The process begins with strategic investment planning, choosing the legal structure, analyzing the property, negotiating through a qualified advisor, and finally signing the contract via title (Title Company) with international remittance of funds. For foreigners, it is essential to map the objective (income, appreciation, personal use) from the beginning and to have trusted advisory that understands the specifics of the American market.
What documents do I need to invest?
A valid passport, updated proof of address, declaration of the source of funds, as well as additional documents if you choose financing (proof of income, bank references, income tax return from the country of origin) are required. If you opt for a corporate structure (LLC/Corp), you will need to present the company's documents and partner information.
Is it advantageous to buy properties in the United States?
Yes, especially in regions like Orlando, where vacation homes offer high liquidity, consistent appreciation, and income potential in dollars, with asset protection and diversification opportunities.
How much does a house cost in the U.S.?
The price varies according to location, condominium, size, and standard of the house, but in the main areas of Orlando, prices start at around $400,000 for vacation homes in communities like Magic Village, Windsor, and Sonoma Resort. Premium units can exceed $900,000, especially larger ones and those in prime locations.
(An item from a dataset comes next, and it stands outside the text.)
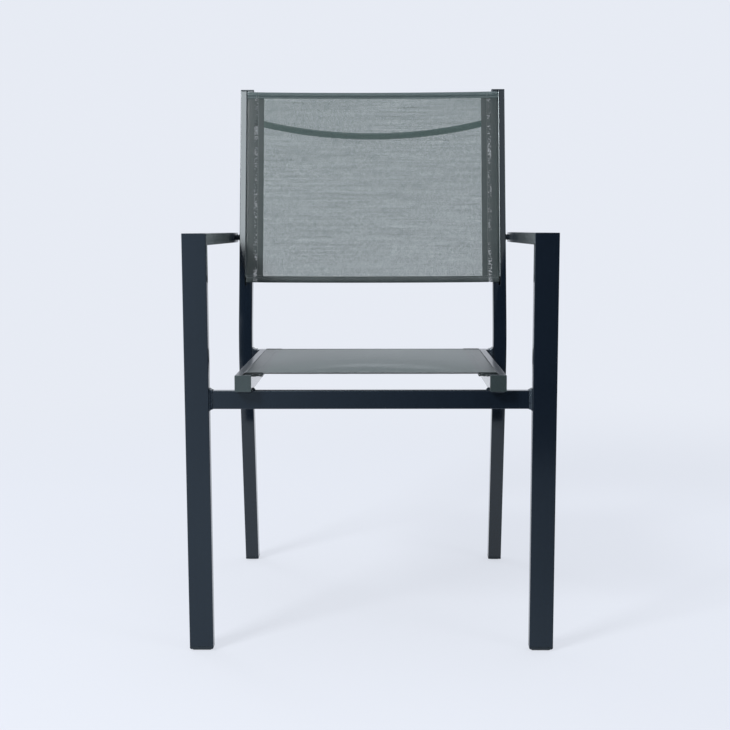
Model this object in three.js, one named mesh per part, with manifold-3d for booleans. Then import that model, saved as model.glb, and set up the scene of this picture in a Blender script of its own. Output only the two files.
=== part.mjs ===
import * as THREE from 'three';
import { mergeVertices } from 'three/addons/utils/BufferGeometryUtils.js';
import Module from 'manifold-3d';

// A stacking garden armchair: a welded frame of powder-coated tube with a woven sling for the
// back and one for the seat. Each sling is held by a rod in a slotted tube at both sides.
// Millimetres, +Z up. The chair faces -Y and its centre plane is X = 0.

const wasm = await Module();
wasm.setup();

const { degToRad } = THREE.MathUtils;

// Whole chair
const overallWidth = 566;
const armHeight = 650;
const backHeight = 880;

// Fits
const seam = 0.3;
const plugClearance = 0.3;
const cutOverrun = 4;

// Flat tube of the front legs and the armrests
const flatTubeWidth = 37;
const flatTubeDepth = 18;
const flatTubeWall = 1.5;
const tubeCornerRadius = 1;
const armSlope = degToRad(3.3);
const armPastPostFront = 15;

// Back posts: each is rear leg and back upright in one bent tube
const postWidth = 24;
const postDepth = 25;
const postWall = 1.6;
const postBendSetback = 441;
const postBendHeight = 417;
const postBendRadius = 250;
const rearLegSplay = degToRad(10.8);
const backRecline = degToRad(14.2);
const armToPostGap = 4;

// Seat rails
const railWidth = 25;
const railHeight = 25;
const railWall = 1.6;
const railToPostGap = 13;
const railOverhang = 12;
const seatFrontHeight = 437;
const seatSlope = degToRad(3.1);

// Crossbars
const frontBarHeight = 28;
const frontBarDepth = 16;
const frontBarSetback = 2;
const rearBarHeight = 25;
const rearBarDepth = 25;
const crossbarWall = 1.5;

// Bowed round bar behind the back sling
const bowDiameter = 12;
const bowSag = 52;
const bowTilt = degToRad(17);
const bowBelowPostTop = 54;

// Slings, their rods and the slots that hold them
const slingLayer = 0.8;
const backSlingLength = 352;
const backSlingBelowPostTop = 2.6;
const backBandWidth = 33;
const backHemWidth = 11;
const seatSlingFrontInset = 16;
const seatSlingRearInset = 4;
const seatBandWidth = 29;
const seatHemWidth = 11;
const slotWidth = 3;
const slotBelowSling = 6;
const kederDiameter = 5;
const kederEndInset = 10;

// Caps, feet and glides
const capThickness = 2.5;
const plugLength = 11;
const footThickness = 4;
const frontFootCornerRadius = 2.7;
const rearFootCornerRadius = 1.2;
const frontGlideHeight = 2.5;
const rearGlideHeight = 1.6;
const glideInset = 4;
const glideCornerRadius = 2;

// Weld beads
const frontBarFlareLength = 5.6;
const frontBarFlareReach = 3;
const rearBarFlareLength = 8;
const rearBarFlareReach = 3.5;
const flareSideReach = 1.4;
const flareLip = 0.8;
const armWeldEndRadius = 6.4;
const armWeldWaistRadius = 4;
const railBeadSize = 4;
const railBeadInset = 2;
const bowWeldLength = 4.5;
const bowWeldReach = 2.6;

// Counts
const cornerSegments = 2;
const bendSteps = 8;
const bowSteps = 28;
const roundSides = 12;
const flareSteps = 4;

// Places worked out from the sizes above
const legCentre = (overallWidth - flatTubeWidth) / 2;
const legInner = overallWidth / 2 - flatTubeWidth;
const postOuter = legInner - armToPostGap;
const postCentre = postOuter - postWidth / 2;
const postInner = postOuter - postWidth;
const railCentre = postInner - railToPostGap - railWidth / 2;
const railInner = railCentre - railWidth / 2;
const frontFootTop = frontGlideHeight + footThickness;
const rearFootTop = rearGlideHeight + footThickness;
const sides = [['left', -1], ['right', 1]];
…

Where to find the best homes to invest?
An efficient curation starts from access to on-market (publicly listed) and off-market (exclusive and early) opportunities, something that only experienced advisors active at the top of the segment can offer. The recommended communities are Magic Village, Windsor Island, Windsor Cay, Sonoma Resort, and others in the Four Corners and Kissimmee region. Always rely on specialists who demonstrate a sales history and direct relationships with builders.